The deep bass of Kavinsky’s Nightcall reverberates, and Kes enlivens as if she’s just been plugged directly into the subwoofer. Her body expands and recoils as she oscillates between bold swaggering and self-conscious shuffles. Stacey Gregg’s play Scorch skilfully intertwines dance with storytelling. It sees us following a self-questioning young adult, whose confusion peaks when “two alien like forms exploded” out of her chest. They’re boobs, but to Kes they are unwelcome intruders, landing on the pre-pubescent body she took for granted. In the search for her place in the world, she finds refuge and pure happiness online, but moments of clarity shift into doubt. The “LGBTQ – ABCDEF” classifications overwhelm, impulsivity and love lead Kes down a dark road of false identities and virtual shape-shifting.
Gregg’s play peels away the sensationalism of so-called gender fraud cases to expose the emotionally raw story of a defendant caught up in a heteronormative web of law. The audience is positioned in two concentric circles of chairs, cleverly mimicking a support group. “Always a circle these groups, never a square”, Kes tells us, because “squares are for fascists”. Here Ciaran Bagnall’s lighting design sees the room clinically bright, it allows Kes to meet the eyes of audience members throughout her story. “Read somewhere it doesn’t matter how you um, do it (have sex) – as long as you are respectful, right?” This isn’t just an intimate performance, it’s confronting. The physical distance is cut and we’re brought into Kes’s inner circle. Amy McAllister as Kes doesn’t allow the audience to slip away for a second.
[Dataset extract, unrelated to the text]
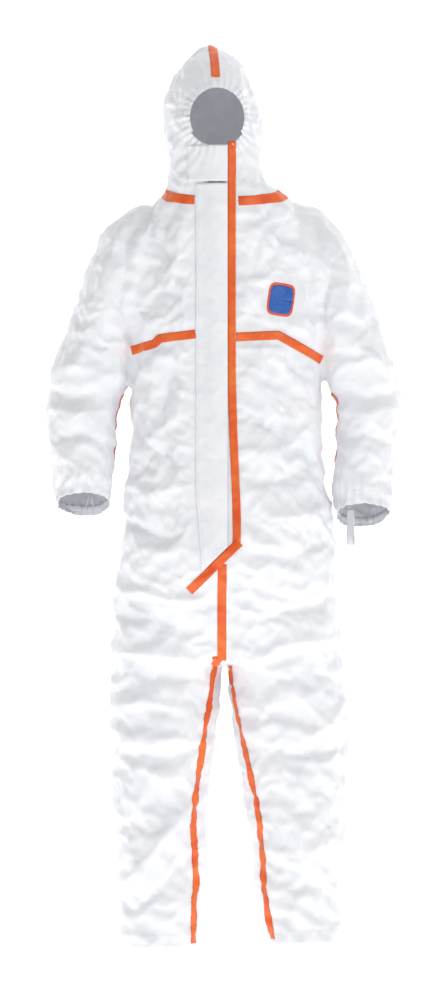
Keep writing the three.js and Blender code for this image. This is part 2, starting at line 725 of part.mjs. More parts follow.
// Slider: two plates round the coils, joined by a post that runs between them, and a bail.
const sliderZ = ZIP_LENGTH - 28;
const slider = join([
  block([-6, -2.8, 0], [6, -1.6, 20]),
  block([-6, 1.6, 0], [6, 2.8, 20]),
  block([-0.45, -2, 12], [0.45, 2, 19]),
  block([-1.2, -4.4, 3.4], [1.2, -2.4, 4.8]),
  block([-1.2, -4.4, 12.4], [1.2, -2.4, 13.8]),
  block([-1.2, -5.2, 3.4], [1.2, -4.2, 13.8]),
]).translate([0, 0, sliderZ]);
add("zip_slider", slider, finish.zipPlastic(), placket);
const pull = block([-4.5, -3.95, -26], [4.5, -3.05, 8])
  .subtract(block([-2.6, -6, 1.9], [2.6, 0, 6.3]))
  .subtract(block([-2.6, -6, -20], [2.6, 0, -10]))
  .translate([0, 0, sliderZ]);
add("zip_pull", pull, finish.zipPlastic(), placket);

// Flaps: bent strips hinged beside the front tape, each with its adhesive strip.
function flap(name, path, [low, high]) {
  const shape = new THREE.Shape(band(path, FLAP_THICK).map(([x, y]) => new THREE.Vector2(x, y)));
  const geometry = new THREE.ExtrudeGeometry(shape, { depth: high - low, bevelEnabled: false });
  geometry.translate(0, 0, low);
  piece(name, geometry, finish.shell(), placket);
}
flap("storm_flap", STORM_SECTION, STORM_SPAN);
flap("chin_flap", CHIN_SECTION, CHIN_SPAN);
const stickBack = FLAP_THICK / 2 + 0.35;
const [stickX, stickY] = STORM_SECTION[STORM_SECTION.length - 1];
piece(
  "storm_flap_adhesive",
  bar(
    [stickX + 2, stickY + stickBack, STORM_SPAN[0] + 12],
    [stickX + 2 + ADHESIVE_WIDTH, stickY + stickBack + 0.6, STORM_SPAN[1] - 8],
  ),
  finish.adhesive(),
  placket,
);
const chinStick = new THREE.Group();
const [nextIn, outer] = CHIN_SECTION.slice(-2);
chinStick.position.set((outer[0] + nextIn[0]) / 2, (outer[1] + nextIn[1]) / 2, 0);
chinStick.rotation.z = Math.atan2(nextIn[1] - outer[1], nextIn[0] - outer[0]);
placket.add(chinStick);
piece(
  "chin_flap_adhesive",
  bar([-5, stickBack, CHIN_SPAN[0] + 8], [5, stickBack + 0.6, CHIN_SPAN[1] - 8]),
  finish.adhesive(),
  chinStick,
);

// Finger loops: a narrow strap hanging from the front of each cuff, with both ends at the cuff.
SIDE_NAMES.forEach((name) => {
  const { x, y, z, turn, strap } = FINGER_LOOP[name];
  const reach = (FINGER_LOOP.width - FINGER_LOOP.thick) / 2;
  const drop = FINGER_LOOP.height;
  const right = [
    [FINGER_LOOP.thick, 0],
    [reach * 0.45, -drop * 0.27],
    [reach * 0.9, -drop * 0.56],
    [reach, -drop * 0.8],
    [reach * 0.58, -drop * 0.96],
  ];
  const left = right.map(([across, down]) => [-across, down]).reverse();
  const route = [...right, [0, -drop], ...left].map(([across, down]) => new THREE.Vector2(across, down));
  const smooth = new THREE.SplineCurve(route).getPoints(24).map((point) => [point.x, point.y]);
  const outline = band(smooth, FINGER_LOOP.thick).map(([across, down]) => new THREE.Vector2(across, down));
  const shape = new THREE.Shape(outline);
  const geometry = new THREE.ExtrudeGeometry(shape, { depth: strap, bevelEnabled: false });
  geometry.translate(0, 0, -strap / 2);
  geometry.rotateX(Math.PI / 2);
  geometry.rotateZ(THREE.MathUtils.degToRad(turn));
  const loop = piece(`finger_loop_${name}`, geometry, finish.loop());
  loop.position.set(x, y, z);
});

// The origin is under the middle of the whole suit, at the lowest hem.
suit.updateMatrixWorld(true);
const bounds = new THREE.Box3().setFromObject(suit, true);
const middle = bounds.getCenter(new THREE.Vector3());
suit.position.set(-middle.x, -middle.y, -bounds.min.z);
suit.updateMatrixWorld(true);

export default suit;
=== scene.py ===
"""Chemical protective coverall: cloth, tapes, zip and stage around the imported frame."""

import json
import math
from itertools import product

import bmesh
import bpy
import numpy as np
from bpy.props import FloatProperty, FloatVectorProperty, IntProperty, PointerProperty
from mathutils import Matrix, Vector
from mathutils.bvhtree import BVHTree

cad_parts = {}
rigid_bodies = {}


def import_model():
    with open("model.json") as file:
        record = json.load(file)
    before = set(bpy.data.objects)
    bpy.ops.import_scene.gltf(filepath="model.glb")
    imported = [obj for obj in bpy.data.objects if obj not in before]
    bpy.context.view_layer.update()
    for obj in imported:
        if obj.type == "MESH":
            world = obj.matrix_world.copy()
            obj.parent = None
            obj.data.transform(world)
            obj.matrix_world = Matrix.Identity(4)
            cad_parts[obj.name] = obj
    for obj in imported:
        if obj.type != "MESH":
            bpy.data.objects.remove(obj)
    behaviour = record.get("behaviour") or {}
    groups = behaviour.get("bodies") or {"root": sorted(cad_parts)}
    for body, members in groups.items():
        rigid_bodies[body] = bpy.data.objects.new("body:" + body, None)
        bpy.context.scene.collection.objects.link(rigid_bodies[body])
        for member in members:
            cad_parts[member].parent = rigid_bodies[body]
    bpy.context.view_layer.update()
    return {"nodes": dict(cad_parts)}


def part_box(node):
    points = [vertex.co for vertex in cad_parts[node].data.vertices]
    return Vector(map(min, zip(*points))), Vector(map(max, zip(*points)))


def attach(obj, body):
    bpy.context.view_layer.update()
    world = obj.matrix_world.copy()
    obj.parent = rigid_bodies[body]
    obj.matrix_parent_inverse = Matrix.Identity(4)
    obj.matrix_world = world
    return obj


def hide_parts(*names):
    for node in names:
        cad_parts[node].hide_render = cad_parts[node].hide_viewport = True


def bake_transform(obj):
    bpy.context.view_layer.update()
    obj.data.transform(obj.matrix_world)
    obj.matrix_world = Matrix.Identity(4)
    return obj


bl_info = {
    "name": "Protective coverall",
    "version": (1, 0, 0),
    "blender": (4, 5, 0),
    "location": "3D View > Sidebar > Coverall",
    "description": "Builds a hooded protective coverall around its packed frame",
    "category": "Object",
}

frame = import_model()
MM = 0.001

# ------------------------------------------------------------------ places, from the frame


def middle(node, axis):
    """Middle of a node's box along one axis, in metres."""
    low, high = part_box(node)
    return (low[axis] + high[axis]) / 2


# The suit is drawn in millimetres round its own centre line, and moved to the frame's origin.
CENTRE_X = -10.0
BACK_TAPE_X = -8.0
HEM_MIDDLE_Y = 4.0
ORIGIN = np.array(
    [middle("back_tape", 0) / MM - BACK_TAPE_X, middle("hem_left", 1) / MM - HEM_MIDDLE_Y, 0.0]
)

SIDES = ("left", "right")
SIGN = {"left": -1, "right": 1}
ELBOW_Z = 1065.0
ARM_CUT_Z = 1078.0
LEG_CUT_Z = 506.0
FACE = {"x": -17.0, "z": 1609.0, "half_width": 53.0, "half_height": 57.0, "bottom": 1555.0}
ZIP_LOW = (-150.0, 775.0)
ZIP_HIGH = (-115.0, 1545.0)
ZIP_X = -18.0
SLOT_HALF = 17.0
NECK_FRONT = np.array([0.0, -115.0, 1447.0])
NECK_TILT = math.radians(13)
CUFF_TILT = math.radians(22)
CUFF_FRONT_Y = -86.0
CUFF_FRONT_Z = {"left": 880.0, "right": 858.0}
CUFF_MIDDLE = {"left": (-273.0, -32.0), "right": (268.0, -32.0)}
HEM_MIDDLE = {"left": (-127.0, 4.0), "right": (148.0, 4.0)}
HEM_Z = {"left": 0.0, "right": 8.0}
NECK_NORMAL = np.array([0, -math.sin(NECK_TILT), math.cos(NECK_TILT)])
CUFF_NORMAL = np.array([0, -math.sin(CUFF_TILT), -math.cos(CUFF_TILT)])
ZIP_LENGTH = math.hypot(ZIP_HIGH[0] - ZIP_LOW[0], ZIP_HIGH[1] - ZIP_LOW[1])
ZIP_LEAN = math.atan2(ZIP_HIGH[0] - ZIP_LOW[0], ZIP_HIGH[1] - ZIP_LOW[1])
UP = (0, 0, 1)
DOWN = (0, 0, -1)

# Pairs of heights, high then low, at the elbow and the knee.
ELBOW_BLEND = (1078.0, 1030.0)
KNEE_BLEND = (500.0, 360.0)

# Thicknesses, and how far each thing lies off the cloth, in millimetres. Below 0 is inside it.
CLOTH_THICKNESS = 0.9
TAPE_THICKNESS = 0.5
ADHESIVE_THICKNESS = 0.2
FILM_THICKNESS = 0.4
ELASTIC_THICKNESS = 0.8
LOOP_THICKNESS = 1.1
TAPE_HEIGHT = 0.5
OVER_TAPE = 0.3
OVER_FLAP = 0.6
FLAP_LIFT = 0.3
ADHESIVE_HEIGHT = 0.05
BADGE_HEIGHT = 0.35
THREAD_HEIGHT = 0.15
ELASTIC_HEIGHT = -2.4
WAIST_HEIGHT = -2.6
INWARDS = -1
OUTWARDS = 1

# Strips: their widths, how many points lie across them, and the step between rows.
TAPE_WIDTH = 17.0
FRONT_TAPE_WIDTH = 15.5
TAPE_ACROSS = 7
ROW_STEP = 4.0
RAY_START = 400.0
BADGE = {"x": 106.0, "z": 1255.0, "width": 51.0, "height": 64.0, "lean": math.radians(-8)}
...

Kes is a typical defendant in these gender fraud cases, a loner, not in touch with the trans communities she’d find acceptance and guidance in. The play sees Kes grappling with how to be in the world, settling with an online life and then struggling to integrate it into an offline life. Bagnall’s design sees the clinical lighting switched off when Kes tells us about her online experiences, creating the perfect atmosphere for this alternate world Kes finds refuge in, with Joules, her online girlfriend. Kes shifts into a more comfortable skin, here she’s able to explore her masculinity with greater ease, away from the inhospitable real world. McAllister relays the infectious joy Kes has felt with Joules. She straps the audience to her back as she soars up to her dizzy heights. We consequently take the full impact of the fall with her when her relationship with Joules takes a turn for the worst.
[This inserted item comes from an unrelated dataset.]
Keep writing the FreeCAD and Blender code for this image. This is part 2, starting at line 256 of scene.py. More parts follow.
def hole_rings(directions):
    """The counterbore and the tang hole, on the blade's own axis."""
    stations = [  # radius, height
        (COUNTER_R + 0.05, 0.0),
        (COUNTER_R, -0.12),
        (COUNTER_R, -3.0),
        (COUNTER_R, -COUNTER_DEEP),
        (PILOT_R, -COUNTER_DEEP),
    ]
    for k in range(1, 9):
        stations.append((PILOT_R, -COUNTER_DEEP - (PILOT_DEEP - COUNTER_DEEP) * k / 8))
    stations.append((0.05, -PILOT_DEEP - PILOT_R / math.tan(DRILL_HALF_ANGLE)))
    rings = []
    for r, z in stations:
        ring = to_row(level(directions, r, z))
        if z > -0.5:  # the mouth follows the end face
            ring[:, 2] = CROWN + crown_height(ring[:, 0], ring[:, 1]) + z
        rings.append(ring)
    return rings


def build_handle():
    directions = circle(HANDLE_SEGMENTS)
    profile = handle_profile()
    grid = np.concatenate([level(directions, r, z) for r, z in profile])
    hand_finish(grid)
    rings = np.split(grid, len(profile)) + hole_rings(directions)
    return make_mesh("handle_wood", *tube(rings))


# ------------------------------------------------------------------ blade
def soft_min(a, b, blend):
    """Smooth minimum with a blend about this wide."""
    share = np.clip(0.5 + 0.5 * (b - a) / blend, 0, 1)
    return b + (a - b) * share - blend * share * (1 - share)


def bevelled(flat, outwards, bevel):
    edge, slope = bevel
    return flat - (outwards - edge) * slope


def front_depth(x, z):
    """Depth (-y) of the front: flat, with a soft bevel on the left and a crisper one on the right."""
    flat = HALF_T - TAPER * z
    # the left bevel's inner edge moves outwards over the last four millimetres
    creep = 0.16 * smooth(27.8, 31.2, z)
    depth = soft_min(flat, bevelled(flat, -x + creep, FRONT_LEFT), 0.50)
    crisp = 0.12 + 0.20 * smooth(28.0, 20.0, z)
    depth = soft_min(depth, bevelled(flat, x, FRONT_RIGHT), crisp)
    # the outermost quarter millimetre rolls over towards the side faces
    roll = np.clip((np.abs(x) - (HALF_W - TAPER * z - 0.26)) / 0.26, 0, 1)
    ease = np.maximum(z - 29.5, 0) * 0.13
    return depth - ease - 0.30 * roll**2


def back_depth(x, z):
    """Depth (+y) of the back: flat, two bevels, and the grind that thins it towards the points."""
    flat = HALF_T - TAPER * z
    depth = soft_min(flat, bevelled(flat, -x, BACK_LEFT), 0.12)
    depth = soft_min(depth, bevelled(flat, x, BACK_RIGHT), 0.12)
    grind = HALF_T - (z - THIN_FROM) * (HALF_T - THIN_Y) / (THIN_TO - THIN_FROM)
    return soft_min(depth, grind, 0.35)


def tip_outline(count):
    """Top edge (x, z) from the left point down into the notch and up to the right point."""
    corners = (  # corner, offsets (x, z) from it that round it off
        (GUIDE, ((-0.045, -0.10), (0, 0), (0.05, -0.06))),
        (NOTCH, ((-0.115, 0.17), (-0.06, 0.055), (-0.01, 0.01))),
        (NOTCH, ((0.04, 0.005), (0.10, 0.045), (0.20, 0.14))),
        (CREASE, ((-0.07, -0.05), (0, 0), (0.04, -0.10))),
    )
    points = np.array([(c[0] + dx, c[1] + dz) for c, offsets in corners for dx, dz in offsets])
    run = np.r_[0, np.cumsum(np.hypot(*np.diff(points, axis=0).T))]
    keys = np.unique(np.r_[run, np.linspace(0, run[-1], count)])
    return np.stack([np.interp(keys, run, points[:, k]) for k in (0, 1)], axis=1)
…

Why would Kes have admitted to Joules that she was a woman, when she never felt like one? Such nuance gets lost in court cases which adjudicate this kind of identity fraud, but Scorch successfully draws it out. Stacey Gregg has created a powerful vehicle to elucidate these cases wherein vulnerable trans people wind up imprisoned, just like Gayle Newland did, for eight years. Amy McAllister drives the whole thing, eliciting so much compassion for Kes that it leaves the audience wondering if such cases might be different if trans men had adequate support in the beginning. A gripping play with an important message.